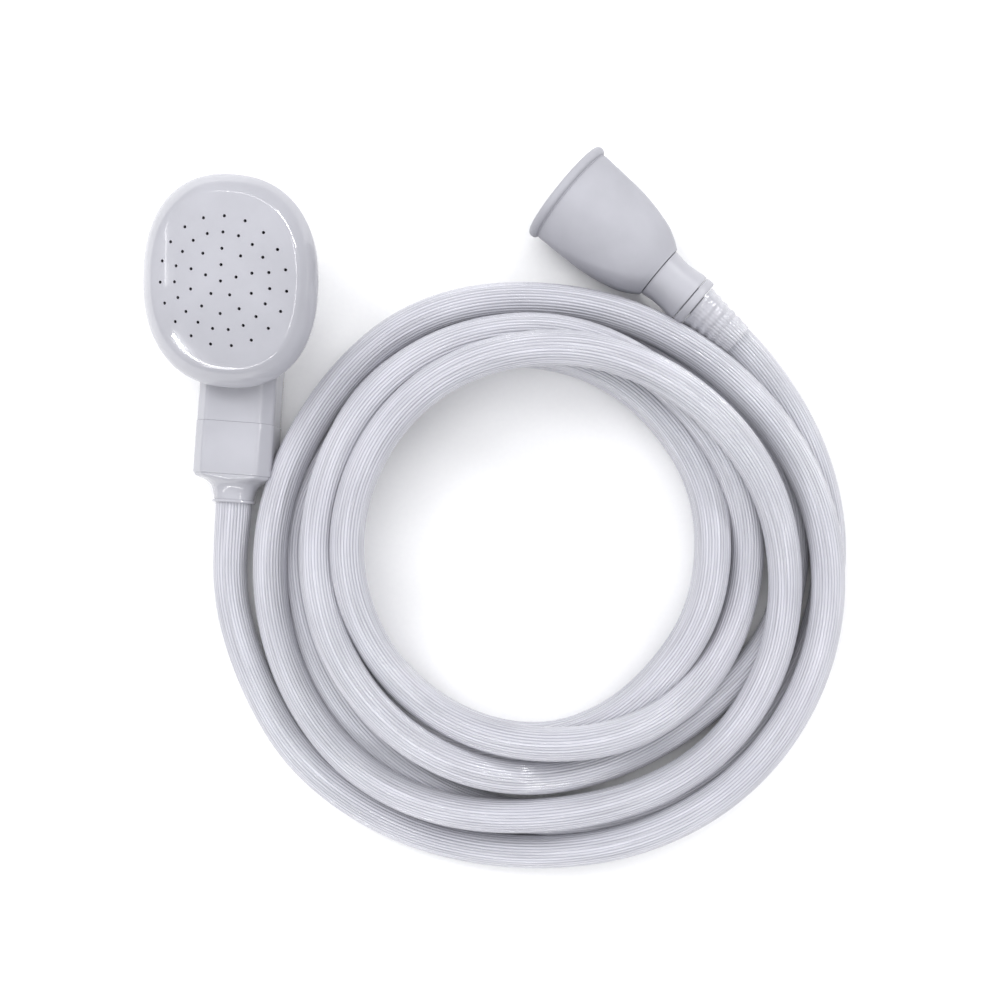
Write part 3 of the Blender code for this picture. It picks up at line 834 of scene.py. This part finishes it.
def make_tap_cup(material):
    """The hollow rubber cup, with a rolled rim."""
    bead = ((20.2, 0.15), (21.2, 0.0), (22.1, 0.35), (22.6, 1.1), (22.7, 2.0), (22.4, 3.0),
            (21.7, 3.6), (20.9, 3.8))
    wall = ((20.8, 4.1), (21.2, 5.6), (20.9, 14.5), (20.4, 25.0), (19.3, 33.0), (18.3, 37.5),
            (16.7, 43.4), (14.2, 48.4), (12.3, 51.2))
    end = ((12.0, 51.7), (11.2, 51.9), (7.2, 51.9))
    inside = ((7.2, 46.2), (11.5, 45.0), (14.6, 40.0), (16.8, 32.0), (18.0, 18.0), (19.0, 6.0),
              (19.5, 1.0))
    return adapter_piece("rubber_cup", ((bead, 4), (wall, 6), (end, 1), (inside, 4)), material,
                         ("tap_cup",))


def make_cup_neck(material):
    """The waisted sleeve between the cup and the connector's flange."""
    outside = ((11.0, 52.2), (10.75, 54), (10.4, 57), (10.3, 60), (10.6, 63.5), (11.0, 66.5),
               (11.15, 68.3))
    ends = ((10.9, 68.65), (7.2, 68.65), (7.2, 52.2))
    return adapter_piece("connector_sleeve", ((outside, 5), (ends, 1)), material,
                         ("cup_neck",))


def make_connector(material):
    """The bored connector: barbs up into the cup, a flange, and barbs down into the hose."""
    barb_up = ((3.2, 45), (5.6, 45), (6.9, 48), (5.8, 48.4), (6.9, 55), (5.8, 55.4), (6.9, 62),
               (5.8, 62.4), (5.8, 68.95))
    flange = ((10.5, 68.95), (11.0, 69.25), (11.2, 70.1), (11.2, 71.7), (11.0, 72.5), (10.5, 72.8))
    barb_down = ((4.4, 72.8), (5.0, 79), (4.4, 79.4), (5.0, 85), (4.4, 85.4), (5.0, 91),
                 (4.2, 92.5), (3.2, 92.5))
    return adapter_piece("flanged_connector", ((barb_up, 1), (flange, 2), (barb_down, 1)), material,
                         ("tap_connector",))


def make_cuff(material):
    """The end of the hose pushed over the barbs: its ribs go on, crossed by crimp ripples."""
    around = HOSE_RIBS * POINTS_PER_RIB
    angles = [math.tau * side / around for side in range(around)]
    grooves = [RIB_DEPTH * max(math.cos(math.tau * side / POINTS_PER_RIB), 0.0)
               for side in range(around)]
    rings = []
    for step in range(CUFF_STEPS + 1):
        share = step / CUFF_STEPS
        fading = math.sin(math.pi * min(1, share * 1.1)) ** 0.6
        ripple = RIPPLE_DEPTH * math.sin(share * RIPPLE_COUNT * math.tau) * fading
        radius = 9.5 - 2.5 * share ** 0.8 + ripple
        depth = 0.35 + 0.65 * share
        distance = CUFF_START + 0.1 + share * (CUFF_END - CUFF_START)
        rings.append([((radius - depth * groove) * math.cos(angle),
                       (radius - depth * groove) * math.sin(angle), -distance)
                      for angle, groove in zip(angles, grooves)])
    for distance in (CUFF_END + 0.1, CUFF_START + 0.1):
        rings.append([(CUFF_BORE * math.cos(angle), CUFF_BORE * math.sin(angle), -distance)
                      for angle in angles])
    mesh = grid_mesh("crimped_cuff", rings, closed_along=True)
    return finish_piece("crimped_cuff", mesh, material, HOSE_SET, ("hose_tap_cuff",),
                        sharp=60, matrix=adapter_frame())


def dress_hidden_nodes(seal, inner, metal, hose):
    """Inner CAD pieces keep their shape and get their finished materials."""
    finishes = {
        "face_gasket": seal, "swivel_o_ring": seal, "swivel_socket": inner, "hose_nipple": inner,
        "collar_clip": metal, "filter_screen": metal, "head_ferrule": metal, "hose_head_end": hose,
    }
    for name, material in finishes.items():
        thing = bpy.data.objects[name]
        for place in thing.material_slots:
            place.material = material


# ---------------------------------------------------------------- all together

def build():
    place_camera()
    place_lights()
    lay_floor()
    lilac = moulded("lilac_plastic", LILAC, 0.13, coat=0.6, grain=0.05, subsurface=0.08)
    rubber = moulded("matte_rubber", RUBBER_GREY, 0.6, grain=0.7, mottling=0.06)
    satin = moulded("satin_plastic", SATIN_GREY, 0.38, grain=0.2)
    seal = moulded("black_rubber", SEAL_BLACK, 0.6, grain=0.5)
    cuff = moulded("clear_pvc", CUFF_GREY, 0.12, coat=1.0, grain=0.1, subsurface=0.15)
    hose_look = hose_material()
    metal = metal_material()
    hose, route, length = make_hose(hose_look)
    make_face_plate(lilac)
    make_rear_shell(lilac)
    make_collar(lilac)
    make_end_cap(lilac)
    fittings = [make_tap_cup(rubber), make_cup_neck(satin), make_connector(satin), make_cuff(cuff)]
    dress_hidden_nodes(seal, satin, metal, hose_look)


build()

• • • • • • •

▸ WORK TO DO: Extract the complete listing above, reproducing each line exactly.

▸ WRITTEN SOLUTION:
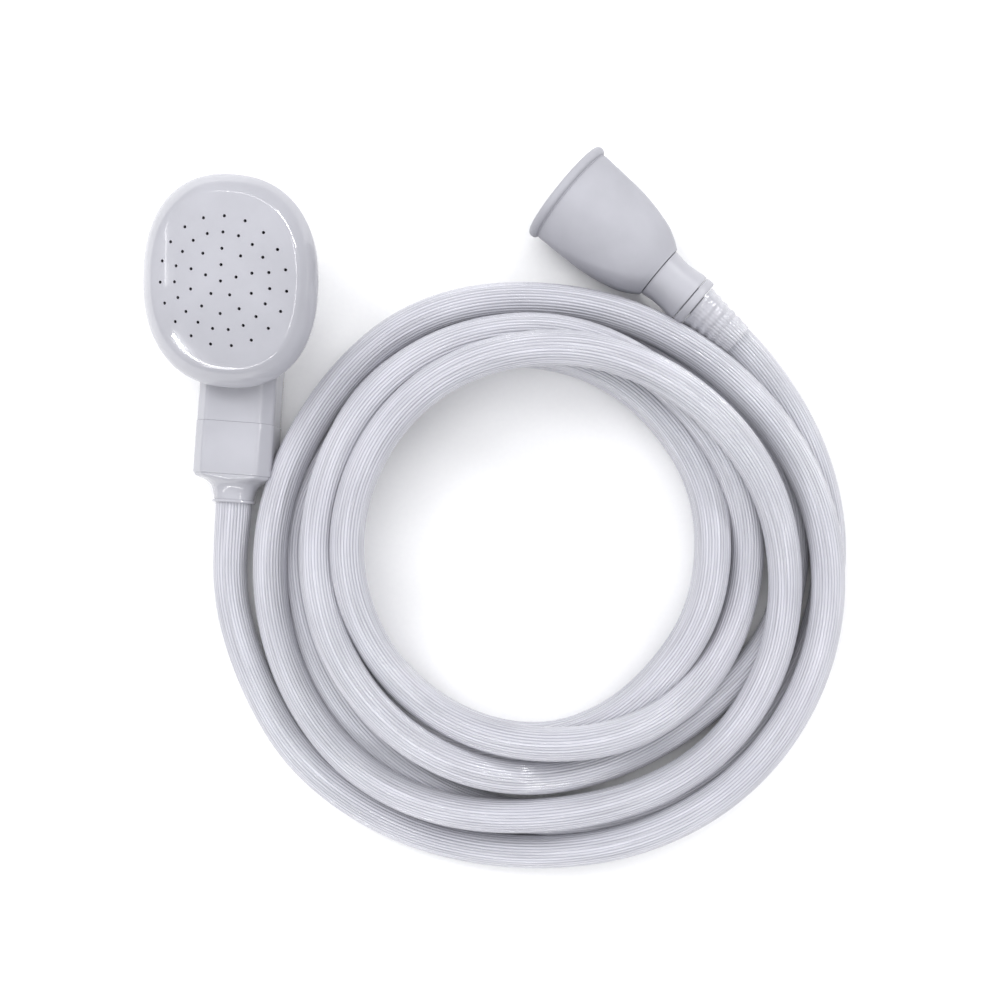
Write part 3 of the Blender code for this picture. It picks up at line 834 of scene.py. This part finishes it.
def make_tap_cup(material):
    """The hollow rubber cup, with a rolled rim."""
    bead = ((20.2, 0.15), (21.2, 0.0), (22.1, 0.35), (22.6, 1.1), (22.7, 2.0), (22.4, 3.0),
            (21.7, 3.6), (20.9, 3.8))
    wall = ((20.8, 4.1), (21.2, 5.6), (20.9, 14.5), (20.4, 25.0), (19.3, 33.0), (18.3, 37.5),
            (16.7, 43.4), (14.2, 48.4), (12.3, 51.2))
    end = ((12.0, 51.7), (11.2, 51.9), (7.2, 51.9))
    inside = ((7.2, 46.2), (11.5, 45.0), (14.6, 40.0), (16.8, 32.0), (18.0, 18.0), (19.0, 6.0),
              (19.5, 1.0))
    return adapter_piece("rubber_cup", ((bead, 4), (wall, 6), (end, 1), (inside, 4)), material,
                         ("tap_cup",))


def make_cup_neck(material):
    """The waisted sleeve between the cup and the connector's flange."""
    outside = ((11.0, 52.2), (10.75, 54), (10.4, 57), (10.3, 60), (10.6, 63.5), (11.0, 66.5),
               (11.15, 68.3))
    ends = ((10.9, 68.65), (7.2, 68.65), (7.2, 52.2))
    return adapter_piece("connector_sleeve", ((outside, 5), (ends, 1)), material,
                         ("cup_neck",))


def make_connector(material):
    """The bored connector: barbs up into the cup, a flange, and barbs down into the hose."""
    barb_up = ((3.2, 45), (5.6, 45), (6.9, 48), (5.8, 48.4), (6.9, 55), (5.8, 55.4), (6.9, 62),
               (5.8, 62.4), (5.8, 68.95))
    flange = ((10.5, 68.95), (11.0, 69.25), (11.2, 70.1), (11.2, 71.7), (11.0, 72.5), (10.5, 72.8))
    barb_down = ((4.4, 72.8), (5.0, 79), (4.4, 79.4), (5.0, 85), (4.4, 85.4), (5.0, 91),
                 (4.2, 92.5), (3.2, 92.5))
    return adapter_piece("flanged_connector", ((barb_up, 1), (flange, 2), (barb_down, 1)), material,
                         ("tap_connector",))


def make_cuff(material):
    """The end of the hose pushed over the barbs: its ribs go on, crossed by crimp ripples."""
    around = HOSE_RIBS * POINTS_PER_RIB
    angles = [math.tau * side / around for side in range(around)]
    grooves = [RIB_DEPTH * max(math.cos(math.tau * side / POINTS_PER_RIB), 0.0)
               for side in range(around)]
    rings = []
    for step in range(CUFF_STEPS + 1):
        share = step / CUFF_STEPS
        fading = math.sin(math.pi * min(1, share * 1.1)) ** 0.6
        ripple = RIPPLE_DEPTH * math.sin(share * RIPPLE_COUNT * math.tau) * fading
        radius = 9.5 - 2.5 * share ** 0.8 + ripple
        depth = 0.35 + 0.65 * share
        distance = CUFF_START + 0.1 + share * (CUFF_END - CUFF_START)
        rings.append([((radius - depth * groove) * math.cos(angle),
                       (radius - depth * groove) * math.sin(angle), -distance)
                      for angle, groove in zip(angles, grooves)])
    for distance in (CUFF_END + 0.1, CUFF_START + 0.1):
        rings.append([(CUFF_BORE * math.cos(angle), CUFF_BORE * math.sin(angle), -distance)
                      for angle in angles])
    mesh = grid_mesh("crimped_cuff", rings, closed_along=True)
    return finish_piece("crimped_cuff", mesh, material, HOSE_SET, ("hose_tap_cuff",),
                        sharp=60, matrix=adapter_frame())


def dress_hidden_nodes(seal, inner, metal, hose):
    """Inner CAD pieces keep their shape and get their finished materials."""
    finishes = {
        "face_gasket": seal, "swivel_o_ring": seal, "swivel_socket": inner, "hose_nipple": inner,
        "collar_clip": metal, "filter_screen": metal, "head_ferrule": metal, "hose_head_end": hose,
    }
    for name, material in finishes.items():
        thing = bpy.data.objects[name]
        for place in thing.material_slots:
            place.material = material


# ---------------------------------------------------------------- all together

def build():
    place_camera()
    place_lights()
    lay_floor()
    lilac = moulded("lilac_plastic", LILAC, 0.13, coat=0.6, grain=0.05, subsurface=0.08)
    rubber = moulded("matte_rubber", RUBBER_GREY, 0.6, grain=0.7, mottling=0.06)
    satin = moulded("satin_plastic", SATIN_GREY, 0.38, grain=0.2)
    seal = moulded("black_rubber", SEAL_BLACK, 0.6, grain=0.5)
    cuff = moulded("clear_pvc", CUFF_GREY, 0.12, coat=1.0, grain=0.1, subsurface=0.15)
    hose_look = hose_material()
    metal = metal_material()
    hose, route, length = make_hose(hose_look)
    make_face_plate(lilac)
    make_rear_shell(lilac)
    make_collar(lilac)
    make_end_cap(lilac)
    fittings = [make_tap_cup(rubber), make_cup_neck(satin), make_connector(satin), make_cuff(cuff)]
    dress_hidden_nodes(seal, satin, metal, hose_look)


build()